Comme l'ont indiqué des architectes et des ingénieurs entendus en Martinique, les politiques d'aménagement du territoire et de construction dans les Antilles doivent particulièrement promouvoir le respect des normes parasismiques et intégrer les risques naturels. Les différents aléas surviennent dans des territoires relativement petits et densément peuplés, dans lesquels les espaces disponibles pour l'aménagement sont de plus en plus rares et où une grande partie de la population habite à proximité du littoral. Il faut donc veiller à localiser les habitations et les activités économiques en fonction des risques naturels.
Il faut aussi développer les connaissances sur les risques outre-mer. C'est le rôle des observatoires qui relèvent de l'IPGP, du BRGM et des directions interrégionales de Météo-France. Des acteurs ont insisté sur la nécessité de mettre en place à l'échelle régionale des espaces qui permettent de mutualiser la production et la diffusion des connaissances – tant il est vrai qu'elles sont indispensables pour mieux prévenir les risques.
Je souhaite aborder d'autres sujets qui concernent les outre-mer, et d'abord le stockage de l'eau. On sait que le séisme survenu à Haïti en 2010 n'était pas responsable de la plupart des décès enregistrés, mais bien la crise sanitaire qui a suivi en raison du manque d'eau potable. En Martinique, seulement 5 châteaux d'eau sur un total de 255 sont conformes aux normes parasismiques. On peut donc se poser des questions.

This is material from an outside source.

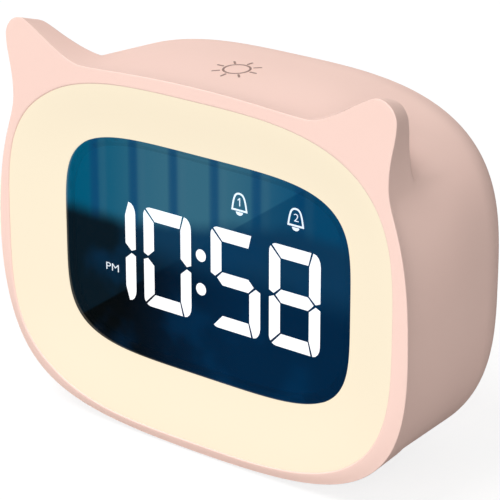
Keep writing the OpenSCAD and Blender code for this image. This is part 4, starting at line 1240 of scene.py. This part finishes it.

Une affaire très importante est également à régler, qui concerne le littoral : le transfert de la gestion de la zone des cinquante pas géométriques aux collectivités territoriales. Cette zone est dangereuse et les personnes qui y sont installées sont très exposées. Ce transfert n'est pas accompagné des moyens correspondants, alors qu'il faudra mettre en œuvre de très importants projets de recomposition urbaine et spatiale.
Pour conclure, les politiques de prévention devraient être mutualisées, leurs moyens renforcés et l'anticipation devrait être de mise. Le fonds vert et le fonds Barnier sont insuffisants pour permettre aux communes littorales d'engager les nécessaires politiques de protection des populations, très denses dans ces zones.